You do him a great honor by remembering him by his greatest attribute: fearlessness.

That is a life well-lived!

Eva Gallant said...

How tragic to have lost him at such a youthful age. I'm sorry you learned of his death through his obituary.

Suldog said...

Some of my favorite stories that you've featured here have been the Mike The Whip stories. I almost feel as though I knew him personally via the vivid detail you put into those. I'm sad for you, but I am also glad that you had such a good (and entertaining) friend. God bless you both!

Jenn Flynn-Shon said...

There will always be people who touch our lives in ways we can't begin to understand, people that stay with us forever even if they're no longer a part of this world. I'm so sorry you had to learn that your old friend passed away but also happy that you had one of those amazing types of people in your life for so long, and that he will live on with & through you forever.

laughingmom said...

Sorry to hear about Mike the Whip - I have enjoyed reading your stories about him from your youth. He would most likely be very honored to be remembered in the way that you have done. I recently had a similar experience in reading about a high schools friends death in an article that honored his step-father. It was heart-crushing. I hope that you continue to remember him as Mike the Whip - fearless.

otin said...

The end scene in "Stand by Me" where the writer is remembering his deceased friend and mentions that we never had friends like the ones we did when we were twelve, always sends chills up my spine. My childhood friend blew his brains out over a girl when he was in his mid twenties. We hadn't spoken in many years, but still a part of my childhood died with him.

Grumpy, M.D. said...

Sorry, Knuck.

At my 20th they had a table of pics of the ones who had died. It was unsettling, to say the least.

So. Cal. Gal said...

What Jenn said. I couldn't have put it any better, except to say that I know he'll always be in your heart.

notactuallygod said...

Exactly the trepidation I feel when looking up an old friend;
what if they're gone?
what if they're dying and can't be helped?
and worst of all
What if they're doing better than me? Noooooooo!

lime said...

just a thought. his family may really like to red the mike the whip stories if there was contact information for him that you could follow up on. so sorry for the loss. it's such a sad strange thing to come across.

Jeanne said...

I'm sorry you lost your friend before you found him again.

Andy said...

That's really well done, Chris. Sounds like you had a good friend. So did he.

Anonymous said...

Hey there Knuck,

I'm so sad to hear that Mike left this earth so early.

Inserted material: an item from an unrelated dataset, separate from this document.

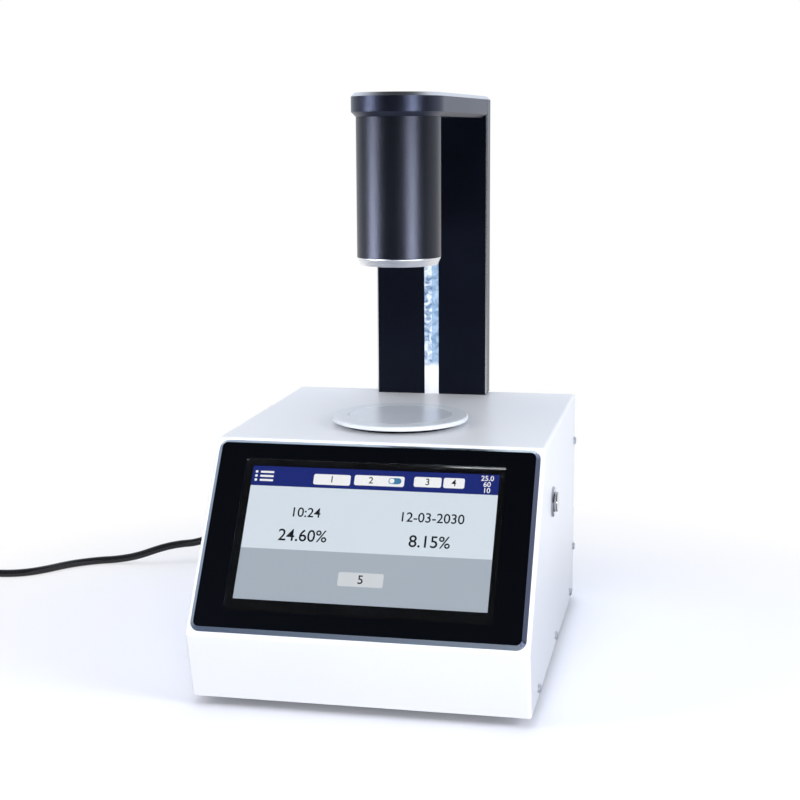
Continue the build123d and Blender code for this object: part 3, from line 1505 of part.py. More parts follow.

Thinking back on those years, I would never have put you in the same circle as him based on what I knew of you and what little I knew of Mike. Just shows HOW little I knew of him. I remember his chipped tooth and how it gave him such a rakish appearance.

RIP Mike.
Jersey Girl

Fred Miller said...

We stay immortal in the stories about us. You're doing a good job.

Barbara Shallue said...

Ditto what Fred said - I'm glad you're writing your memories of him. I wish you'd been able to reconnect with him. I'm frantically trying to find people from my past, too, and it always makes me sad when I find they're already gone. We don't always have 'tomorrow'. Glad you stopped by my site so I could read this wonderful tribute to a good friend.